# Another screwed up poacher



## bones44

http://outdoornews.com/michigan/news/article_c3c6d4e6-09c3-11e1-86f8-001cc4c002e0.html This is one or more sick people in my book. Very sad.


----------



## hassell

WOW and Incredible is all I have to say!!!!!!!!!


----------



## Mattuk

There's not many words you can use for these people, well that I can type anyway!


----------



## JTKillough

I got a few....Idiots, Morons, Dummkopf (German),идиот (Russian),白痴 (Chinese), الأحمق (Arabic), sorry excuse for a human. I guess I've covered it. Just one more nail in the outdoorsmans coffin.


----------



## Helmet_S

I just hope that people see the difference between hunters and poachers.


----------



## Mattuk

JTKillough said:


> I got a few....Idiots, Morons, Dummkopf (German),идиот (Russian),白痴 (Chinese), الأحمق (Arabic), sorry excuse for a human. I guess I've covered it. Just one more nail in the outdoorsmans coffin.


Very good Jim!


----------



## bones44

X2 Jim !!


----------



## Antlerz22

JTKillough said:


> I got a few....Idiots, Morons, Dummkopf (German),идиот (Russian),白痴 (Chinese), الأحمق (Arabic), sorry excuse for a human. I guess I've covered it. Just one more nail in the outdoorsmans coffin.


Its just the sort of thing a NON hunter--treehugger does. Its just like the incident with our own government letting ak's etc being sold across the border in mexico where one of them was actually used to kill an american border patrol agent. All in the hopes of fomenting gun haters into a frenzy for further action/"laws" concerning guns. But it leaked out and a subpoena was issued but snubbed at by whom it was directed to. Wish I could recall the incident --it happened this year I believe. My point being, they stoop to unimaginable lows and deceit to further their goals--no matter what the cost/atrocity. When they catch them they need to cut off their trigger finger, and remove their dominant eye.


----------



## youngdon

I hope they find the people responsible for this and prosecute them fully.


----------



## bones44

The person or person's responsible for this sickness is not actually a poacher but a serial killer/s in training. Some people are just so twisted that they think this stuff is OK. I've played hundreds of pranks and no one or creature was ever hurt or killed. Utter nonsense and the worst part is they'll get a slap on the wrist. I say string em up and make em a pinata !!


----------



## countrydan05

Your talking about operation "fast and furious" with the ak's in mexico.


----------



## Antlerz22

countrydan05 said:


> Your talking about operation "fast and furious" with the ak's in mexico.

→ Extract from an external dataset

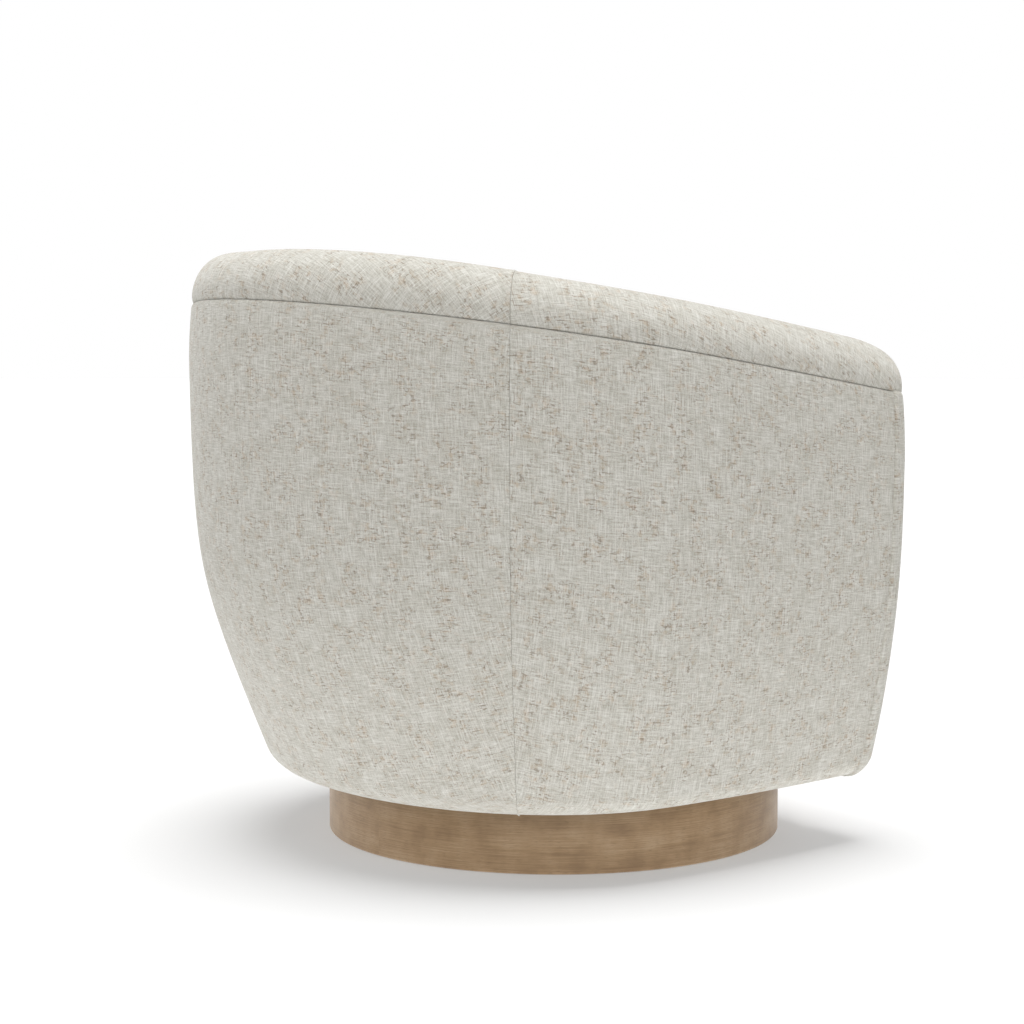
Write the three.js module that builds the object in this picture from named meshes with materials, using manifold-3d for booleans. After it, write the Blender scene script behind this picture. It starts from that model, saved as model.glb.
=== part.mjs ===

Exactly! I remembered yesterday and had looked it up. The guys name involved was Eric Holder along with some other slugs.


----------



## ebbs

I agree... Atrocious!

...how dare they misspell "Wolves."


----------



## bones44

Sorry AZ22 didn't read your post correctly. This topic still has me seeing steam. They're trying to establish a moose hunting season here and now this is brought out for all to see. Not the publicity sportsmen need.


----------



## ghost1066

We see crap like this all the time with deer and road poachers. Kill one in a field, drag it to the road, cut the head off then leave the rest. Had one idiot shoot an elk saying he thought it was a deer.


----------



## bones44

I hear ya ghost. I've seen does shot at the state game areas and just thrown off to the side of the parking area missing the backstraps. Our forefathers are rolling in their graves at what people have become after all the hard work they put into such a great country. Very sad.


----------